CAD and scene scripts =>
--- start ---

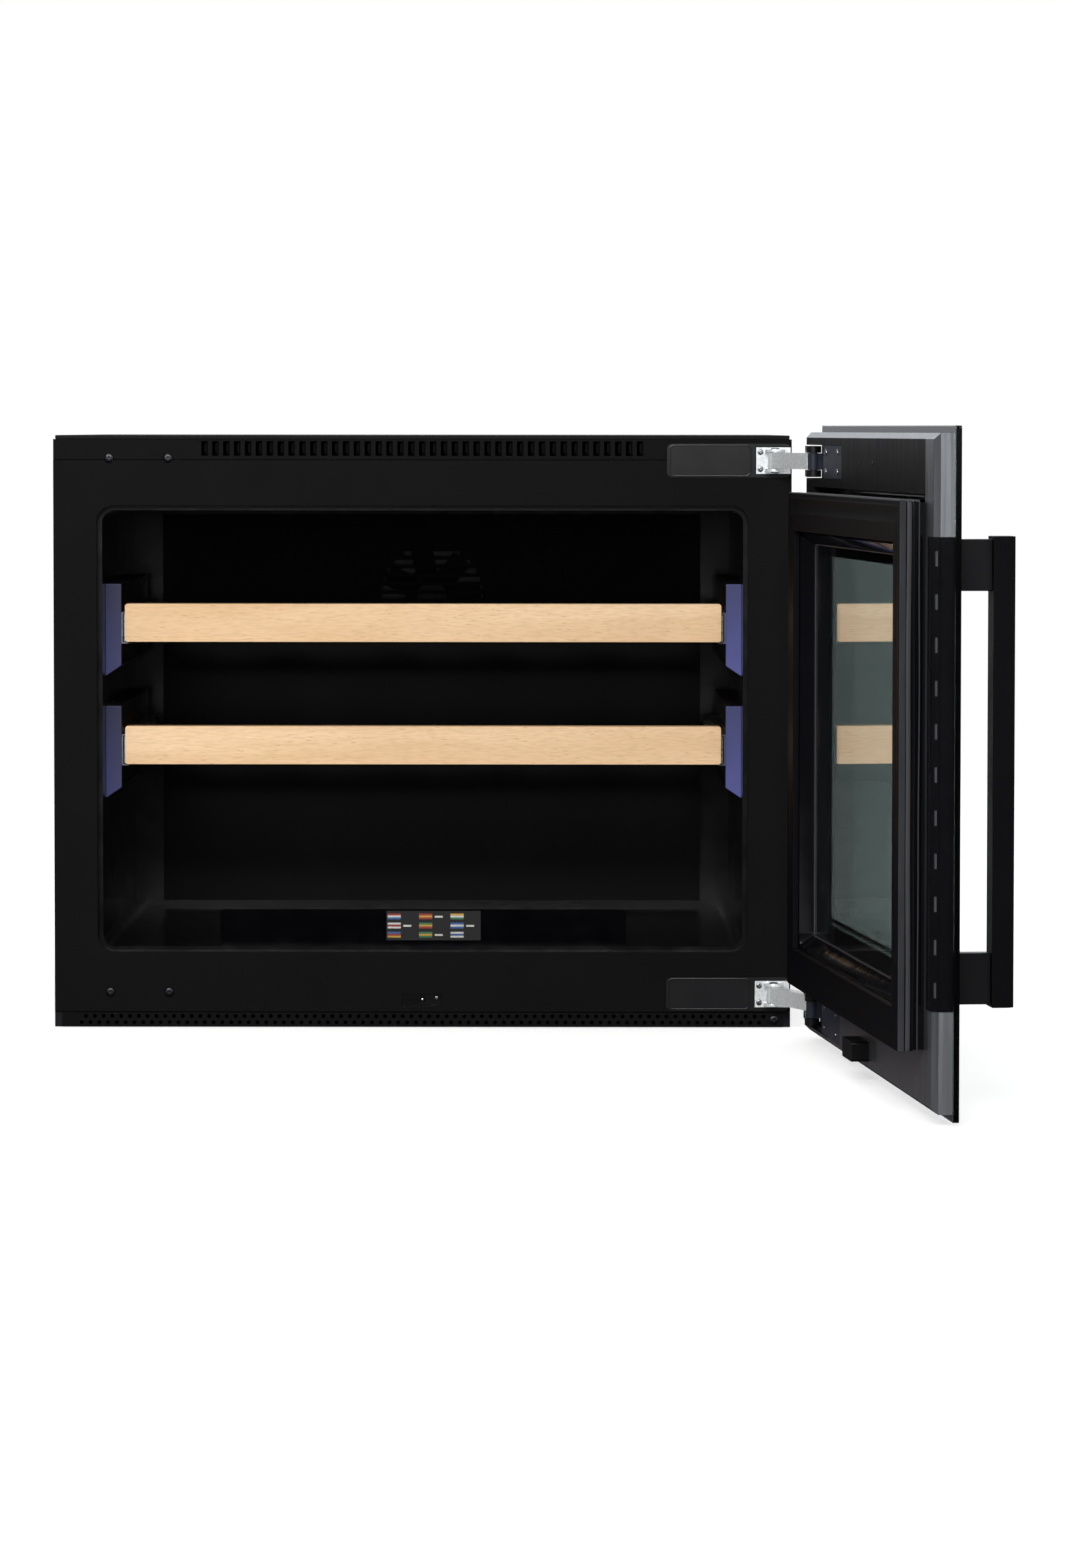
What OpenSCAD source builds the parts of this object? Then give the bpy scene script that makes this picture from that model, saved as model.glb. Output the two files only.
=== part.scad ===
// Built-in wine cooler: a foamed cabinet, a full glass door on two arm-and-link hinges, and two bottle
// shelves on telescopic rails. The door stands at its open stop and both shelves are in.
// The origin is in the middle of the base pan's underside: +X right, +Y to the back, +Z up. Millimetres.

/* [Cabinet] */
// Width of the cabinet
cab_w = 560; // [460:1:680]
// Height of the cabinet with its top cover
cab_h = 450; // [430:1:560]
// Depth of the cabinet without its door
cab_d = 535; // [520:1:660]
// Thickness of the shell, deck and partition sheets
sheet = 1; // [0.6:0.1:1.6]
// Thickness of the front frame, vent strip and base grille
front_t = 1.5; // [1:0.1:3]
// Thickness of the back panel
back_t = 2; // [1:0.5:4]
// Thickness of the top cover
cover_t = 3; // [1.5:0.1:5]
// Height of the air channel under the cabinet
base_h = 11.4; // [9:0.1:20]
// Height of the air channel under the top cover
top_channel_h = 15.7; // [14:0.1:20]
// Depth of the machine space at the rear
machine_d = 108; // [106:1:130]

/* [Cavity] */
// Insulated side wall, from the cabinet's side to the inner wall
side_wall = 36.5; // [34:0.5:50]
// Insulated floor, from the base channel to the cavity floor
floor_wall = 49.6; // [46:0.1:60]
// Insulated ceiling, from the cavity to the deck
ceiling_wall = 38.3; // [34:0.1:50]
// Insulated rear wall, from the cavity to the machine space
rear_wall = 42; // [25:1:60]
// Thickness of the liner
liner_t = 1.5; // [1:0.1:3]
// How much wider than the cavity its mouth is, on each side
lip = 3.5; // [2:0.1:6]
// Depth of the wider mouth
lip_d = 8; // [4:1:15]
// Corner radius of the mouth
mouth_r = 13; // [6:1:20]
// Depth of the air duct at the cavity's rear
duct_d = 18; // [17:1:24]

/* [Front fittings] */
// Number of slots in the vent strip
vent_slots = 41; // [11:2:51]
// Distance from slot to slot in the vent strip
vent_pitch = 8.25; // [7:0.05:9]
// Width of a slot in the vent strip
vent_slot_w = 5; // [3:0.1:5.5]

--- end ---
--- start ---

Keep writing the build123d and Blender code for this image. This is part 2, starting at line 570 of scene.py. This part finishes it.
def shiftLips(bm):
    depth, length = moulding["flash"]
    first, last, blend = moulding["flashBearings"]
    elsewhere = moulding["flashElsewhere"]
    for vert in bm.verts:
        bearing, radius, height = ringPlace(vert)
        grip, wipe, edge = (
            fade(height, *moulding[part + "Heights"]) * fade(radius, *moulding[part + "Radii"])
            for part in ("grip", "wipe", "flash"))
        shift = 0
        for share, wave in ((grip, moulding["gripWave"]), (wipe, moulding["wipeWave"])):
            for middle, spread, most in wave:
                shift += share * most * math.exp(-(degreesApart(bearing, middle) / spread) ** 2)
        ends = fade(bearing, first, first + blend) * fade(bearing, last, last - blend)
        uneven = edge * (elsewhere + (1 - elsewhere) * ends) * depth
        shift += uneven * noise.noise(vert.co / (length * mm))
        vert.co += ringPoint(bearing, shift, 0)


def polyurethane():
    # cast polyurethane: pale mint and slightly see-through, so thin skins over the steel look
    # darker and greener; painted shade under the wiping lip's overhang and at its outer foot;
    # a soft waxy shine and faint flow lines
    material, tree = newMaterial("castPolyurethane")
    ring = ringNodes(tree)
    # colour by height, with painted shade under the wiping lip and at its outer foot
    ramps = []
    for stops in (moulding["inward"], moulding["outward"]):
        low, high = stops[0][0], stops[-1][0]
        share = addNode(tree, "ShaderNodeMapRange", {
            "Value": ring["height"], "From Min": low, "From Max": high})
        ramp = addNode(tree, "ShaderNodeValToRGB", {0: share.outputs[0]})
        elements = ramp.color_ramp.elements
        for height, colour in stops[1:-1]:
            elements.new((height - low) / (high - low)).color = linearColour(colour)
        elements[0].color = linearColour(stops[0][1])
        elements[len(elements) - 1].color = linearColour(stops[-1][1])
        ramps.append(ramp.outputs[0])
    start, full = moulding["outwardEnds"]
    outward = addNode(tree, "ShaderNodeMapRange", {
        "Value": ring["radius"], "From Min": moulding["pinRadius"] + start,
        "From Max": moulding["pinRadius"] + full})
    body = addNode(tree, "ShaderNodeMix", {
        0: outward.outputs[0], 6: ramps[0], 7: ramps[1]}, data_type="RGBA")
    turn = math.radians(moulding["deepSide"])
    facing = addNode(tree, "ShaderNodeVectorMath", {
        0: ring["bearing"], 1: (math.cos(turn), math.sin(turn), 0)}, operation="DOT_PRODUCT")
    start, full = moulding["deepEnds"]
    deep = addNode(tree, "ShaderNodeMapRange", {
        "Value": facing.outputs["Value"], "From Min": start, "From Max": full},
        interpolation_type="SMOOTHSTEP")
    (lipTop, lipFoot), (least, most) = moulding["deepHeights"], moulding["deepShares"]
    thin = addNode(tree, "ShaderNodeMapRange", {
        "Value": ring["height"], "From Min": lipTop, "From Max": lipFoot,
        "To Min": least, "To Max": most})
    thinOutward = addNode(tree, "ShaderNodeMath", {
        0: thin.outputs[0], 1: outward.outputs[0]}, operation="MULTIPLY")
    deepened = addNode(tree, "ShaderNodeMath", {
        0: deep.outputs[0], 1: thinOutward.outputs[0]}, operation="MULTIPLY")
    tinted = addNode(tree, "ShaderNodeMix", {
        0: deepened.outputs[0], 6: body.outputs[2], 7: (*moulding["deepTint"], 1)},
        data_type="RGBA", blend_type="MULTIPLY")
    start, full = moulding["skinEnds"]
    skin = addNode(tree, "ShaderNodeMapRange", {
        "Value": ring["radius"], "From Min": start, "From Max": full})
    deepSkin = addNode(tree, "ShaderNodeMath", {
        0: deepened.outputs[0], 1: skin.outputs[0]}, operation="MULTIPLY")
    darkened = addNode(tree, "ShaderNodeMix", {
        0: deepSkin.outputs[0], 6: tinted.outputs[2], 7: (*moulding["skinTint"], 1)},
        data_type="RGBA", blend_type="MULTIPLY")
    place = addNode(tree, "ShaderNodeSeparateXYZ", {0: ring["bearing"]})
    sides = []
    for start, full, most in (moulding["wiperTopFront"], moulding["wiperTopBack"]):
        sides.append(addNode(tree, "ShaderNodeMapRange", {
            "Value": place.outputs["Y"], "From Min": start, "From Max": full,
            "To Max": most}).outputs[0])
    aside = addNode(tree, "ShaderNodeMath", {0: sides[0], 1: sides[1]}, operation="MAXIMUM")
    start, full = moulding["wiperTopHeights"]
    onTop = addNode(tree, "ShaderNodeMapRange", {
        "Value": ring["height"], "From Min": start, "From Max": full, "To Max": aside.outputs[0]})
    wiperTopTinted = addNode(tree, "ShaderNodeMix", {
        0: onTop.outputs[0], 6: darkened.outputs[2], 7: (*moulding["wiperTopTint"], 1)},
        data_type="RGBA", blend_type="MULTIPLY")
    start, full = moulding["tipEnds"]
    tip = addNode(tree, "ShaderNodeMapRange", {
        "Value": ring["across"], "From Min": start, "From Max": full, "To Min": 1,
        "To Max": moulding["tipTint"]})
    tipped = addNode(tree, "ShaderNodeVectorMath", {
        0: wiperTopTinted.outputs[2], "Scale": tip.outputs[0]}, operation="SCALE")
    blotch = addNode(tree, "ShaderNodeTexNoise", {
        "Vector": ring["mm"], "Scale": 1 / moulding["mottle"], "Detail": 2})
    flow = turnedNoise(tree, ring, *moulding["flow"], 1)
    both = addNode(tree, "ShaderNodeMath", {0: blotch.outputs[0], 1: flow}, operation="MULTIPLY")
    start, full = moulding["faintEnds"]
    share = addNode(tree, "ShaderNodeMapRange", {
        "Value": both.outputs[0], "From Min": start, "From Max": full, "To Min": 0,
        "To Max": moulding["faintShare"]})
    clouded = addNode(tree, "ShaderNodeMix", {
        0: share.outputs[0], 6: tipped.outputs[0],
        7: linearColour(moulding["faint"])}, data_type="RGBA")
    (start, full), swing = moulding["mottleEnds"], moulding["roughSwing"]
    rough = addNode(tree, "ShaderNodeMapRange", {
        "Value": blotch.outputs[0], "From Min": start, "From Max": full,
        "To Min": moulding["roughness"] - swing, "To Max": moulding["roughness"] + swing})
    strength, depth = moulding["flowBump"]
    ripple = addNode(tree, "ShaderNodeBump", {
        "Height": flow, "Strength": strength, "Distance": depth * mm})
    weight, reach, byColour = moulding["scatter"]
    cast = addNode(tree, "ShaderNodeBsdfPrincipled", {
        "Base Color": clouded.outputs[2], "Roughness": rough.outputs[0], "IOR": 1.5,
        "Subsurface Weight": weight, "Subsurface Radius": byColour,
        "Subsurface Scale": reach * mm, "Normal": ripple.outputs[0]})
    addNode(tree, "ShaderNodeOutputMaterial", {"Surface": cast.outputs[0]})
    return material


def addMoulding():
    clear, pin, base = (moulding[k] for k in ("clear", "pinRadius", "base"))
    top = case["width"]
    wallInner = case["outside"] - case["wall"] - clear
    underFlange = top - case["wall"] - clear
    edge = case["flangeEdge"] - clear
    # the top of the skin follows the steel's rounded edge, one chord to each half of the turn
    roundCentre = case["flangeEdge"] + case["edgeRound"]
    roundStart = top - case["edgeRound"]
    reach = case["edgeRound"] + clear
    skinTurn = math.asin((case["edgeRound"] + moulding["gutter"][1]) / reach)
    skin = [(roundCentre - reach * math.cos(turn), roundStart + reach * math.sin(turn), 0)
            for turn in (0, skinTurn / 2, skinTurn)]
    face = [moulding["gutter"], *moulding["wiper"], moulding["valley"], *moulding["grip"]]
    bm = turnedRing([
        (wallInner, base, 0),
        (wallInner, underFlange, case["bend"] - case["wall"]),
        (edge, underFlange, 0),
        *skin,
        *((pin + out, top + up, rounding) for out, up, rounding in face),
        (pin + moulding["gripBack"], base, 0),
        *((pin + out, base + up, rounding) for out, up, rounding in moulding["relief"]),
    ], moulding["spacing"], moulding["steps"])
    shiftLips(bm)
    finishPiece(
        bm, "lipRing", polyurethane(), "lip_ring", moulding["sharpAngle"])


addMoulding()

--- end ---

Task goal => From the entries, copy out each line containing the word "this".

Result of the exercise =>
What OpenSCAD source builds the parts of this object? Then give the bpy scene script that makes this picture from that model, saved as model.glb. Output the two files only.
Keep writing the build123d and Blender code for this image. This is part 2, starting at line 570 of scene.py. This part finishes it.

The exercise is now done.